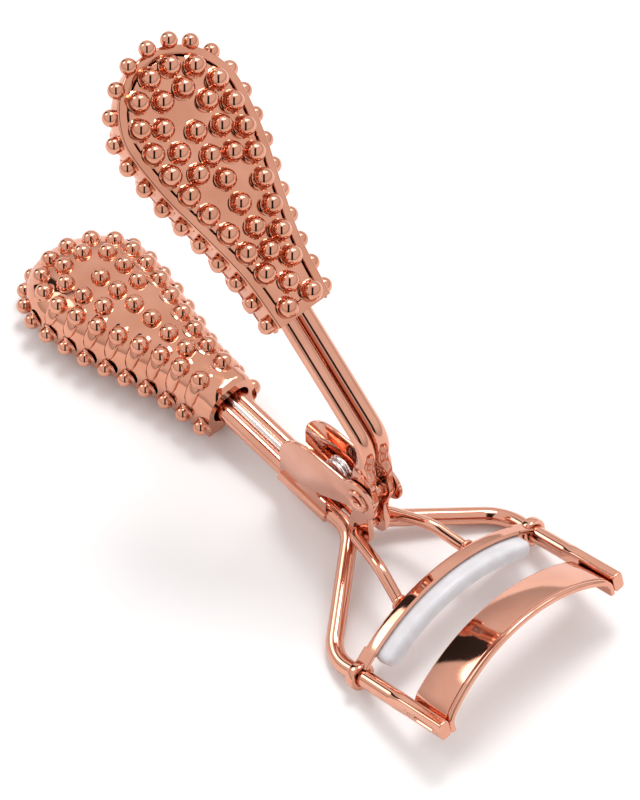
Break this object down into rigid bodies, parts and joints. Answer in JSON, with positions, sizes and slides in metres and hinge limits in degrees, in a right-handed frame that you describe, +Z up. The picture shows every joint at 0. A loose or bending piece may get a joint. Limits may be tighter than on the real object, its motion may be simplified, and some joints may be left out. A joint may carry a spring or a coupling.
{
  "type": "eyelash curler",
  "caption": "Eyelash curler: two wire handles with beaded grips, a sprung lever that slides a padded curved jaw along two rails against a fixed curved jaw.",
  "frame": {"origin": "bottom centre of the bounding box, on the table the curler lies on", "axes": "+X from the grips to the jaws, +Y towards the right rail, +Z up; the XZ plane is the plane of symmetry of the frame and the jaws"},
  "size_m": [0.1149, 0.0428, 0.0793],
  "materials": {
    "plated_wire": "mirror-polished rose-gold plating on round steel wire",
    "plated_sheet": "mirror-polished rose-gold plating on steel sheet",
    "plated_plastic": "mirror-bright rose-gold plating on moulded plastic",
    "spring_steel": "bright drawn spring wire",
    "white_silicone": "satin white silicone"
  },
  "bodies": {
    "frame": {"frame_wire_left": "plated_wire", "frame_wire_right": "plated_wire", "hinge_bracket": "plated_sheet", "pivot_rivet": "plated_sheet", "torsion_spring": "spring_steel", "fixed_jaw": "plated_sheet", "lower_grip_shell": "plated_plastic", "lower_grip_cover": "plated_plastic"},
    "lever": {"lever_wire_left": "plated_wire", "lever_wire_right": "plated_wire", "upper_grip_shell": "plated_plastic", "upper_grip_cover": "plated_plastic"},
    "jaw": {"moving_jaw": "plated_sheet", "silicone_pad": "white_silicone", "push_rod": "plated_wire"}
  },
  "joints": [
    {"name": "lever_hinge", "type": "hinge", "parent": "frame", "child": "lever", "pos_m": [0.0217, 0, 0.0168], "axis": [0, -1, 0], "range_deg": [0, 41.6], "stiffness_Nm_per_rad": 0.06, "springref_deg": -45.84, "deforming": ["torsion_spring"]},
    {"name": "jaw_slide", "type": "slide", "parent": "frame", "child": "jaw", "axis": [0.9494, 0, 0.314], "range_m": [0, 0.00711]}
  ],
  "couplings": [
    {"joint": "jaw_slide", "follows": "lever_hinge", "m_per_rad": 0.009782}
  ]
}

- - - - -

= Instruction =
From the listing above, copy all lines holding the word "bodies".

= The solution =
Break this object down into rigid bodies, parts and joints. Answer in JSON, with positions, sizes and slides in metres and hinge limits in degrees, in a right-handed frame that you describe, +Z up. The picture shows every joint at 0. A loose or bending piece may get a joint. Limits may be tighter than on the real object, its motion may be simplified, and some joints may be left out. A joint may carry a spring or a coupling.
  "bodies": {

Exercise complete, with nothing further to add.